Amid all of this worry, Orwell had begun writing his first really successful book—Animal Farm. In 1944, he writes to his agent Leonard Moore, “This thing I am doing now will be very short, about 20,000 to 25,000 words. It is a fairy story but also a political allegory, and I think we may have some difficulties about finding a publisher. …I suppose you know which publishers have paper and which haven’t?” (225) The quest to find a publisher who will take the book (which was problematic because of its unflinching critique of Russia, an ally of England’s for the duration of the war) and who had the paper to print it (which was scarce because of wartime rationing) consumes much of Orwell’s attention for the next several months. One particularly telling letter for those of us reading in these days of email attachments and .pdf files, is to T. S. Eliot on June 28th, 1944, the day the Orwells were bombed out of their London apartment. In it, Orwell notes that the enclosed manuscript of Animal Farm “has been blitzed, which accounts for my delay in delivering it & its slightly crumpled condition, but it is not damaged in any way.” (236)

When the book finally saw print and began to see success, Orwell seems to have looked back on the publication difficulties with some amusement. His letters record innumerable rejections from publishers who were worried about the politics of the book, as well as run ins with publishers who “made the imbecile suggestion that some other animal than the pigs might be made to represent the Bolsheviks” (236) and an American publisher who rejected it because “the American public is not interested in animals.” (283) But his amusement with the past, as well as his appreciation of the current success were brief, overshadowed as they were by the devastating death of his wife Eileen. Left to care for their young adopted son, and with his health declining every year, Orwell began work on Nineteen-Eighty-Four four months later.

But the careful reader of Orwell’s letters (assisted by Davison’s able annotations) will have noticed that Orwell was collecting material for the novel much earlier. In a letter to Noel Willmett (unidentified by Davison, and perhaps unidentifiable?) in 1944, he writes:

Hitler can say that the Jews started the war, and if he survives that will become official history. He can’t say that two and two are five, because for the purposes of, say, ballistics they have to make four. But if the sort of world that I am afraid of arrives, a world of two or three great superstates which are unable to conquer one another, two and two could become five if the fuhrer wished it. (232)

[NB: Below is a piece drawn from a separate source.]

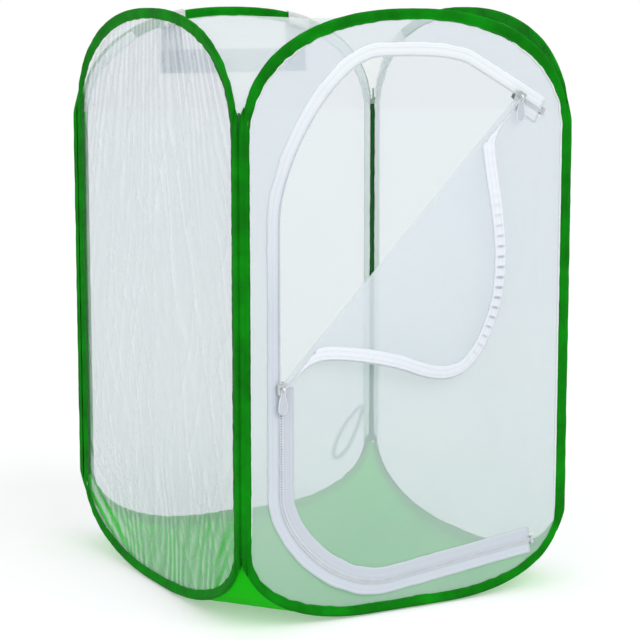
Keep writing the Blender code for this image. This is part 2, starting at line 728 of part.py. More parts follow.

No reader of Nineteen-Eighty-Four can encounter that paragraph without putting down Davison’s collection for a few moments of amazed wonder at what appears to be a rough draft of Orwell’s greatest work emerging in answer to a query from a casual correspondent about whether totalitarianism is really on the rise.

As Orwell worked on Nineteen-Eighty-Four his health grew worse and worse. He attempted to begin a romantic relationship with Anne Popham in 1946, but his painfully self-flagellating letters to her make it fairly clear that he was not expecting any relationship to be a long-lasting one. “You say you wouldn’t be likely to love me. I don’t see how you could be expected to…What I am really asking you is whether you would like to be the widow of a literary man.” (307)

So ill that he finished writing Nineteen-Eighty-Four while confined to bed and typed up the clean copies the same way, Orwell was still able to tangle with Roger Senhouse over a badly phrased book blurb. “I really don’t think the approach in the draft you sent me is the right one. It makes the book sound as though it were a thriller mixed up with a love story, & I didn’t intend it to be primarily that.” (427) (Current Hollywood producers might wish to take note!) Later he tangled with Senhouse over whether “onto” is an acceptable word. “I know this is an ugly word, but I consider it to be necessary in certain contexts.” (447) He also battled ferociously with Harcourt Brace, cabling them in “strong terms” when they altered the metric system used in Nineteen-Eighty-Four to English units. “This would be a serious mistake.” (447). Harcourt continued to drive him mad with a later suggestion that about a quarter of the novel be cut for the American market. Orwell, who wrote to his agent that, “I really cannot allow my work to be mucked about beyond a certain point,” (453) won every round.

Orwell died on January 21, 1950. He lived long enough to see the enormous success of Nineteen-Eighty-Four, to feel sure that his beloved son would be well-cared for, and to marry, a month before his death, a young woman he seems to have loved and respected, and trusted to protect his literary legacy.

To read Orwell’s letters is to see a great mind focused on work, on politics, and on the business of writing and publishing, amid some of the most dire circumstances possible. The reader of his letters is left, at the end, with a sense of his integrity and his determination, and the feeling that—as so rarely happens—the character of the author stands up to the ethics of the work produced.

Six months before his death, Orwell wrote to his literary executor, Sir Richard Reeves. In the letter, he orders a bookcase, discusses a few reviews, and leaves us as good a summary of his thinking on literature and politics as any reviewer could hope to find.

The more I see the more I doubt whether people ever really make aesthetic judgments at all. Everything is judged on political grounds which are then given an aesthetic disguise. When, for instance, Eliot can’t see anything good in Shelley, or anything bad in Kipling, the real underlying reason must be that one is a radical & and the other a conservative, of sorts…Perhaps the way we should put it is: the more one is aware of political bias the more one can be independent of it, & the more one claims to be impartial, the more one is biased. (483)

Add to this his observation that “Sartre is a bag of wind and I am going to give him a good boot” (418) and his refusal to use semicolons because he felt them “an unnecessary stop” (367), and one is left feeling, not for the first or the last time, that Orwell wrote too little, died too soon, and is sorely needed today.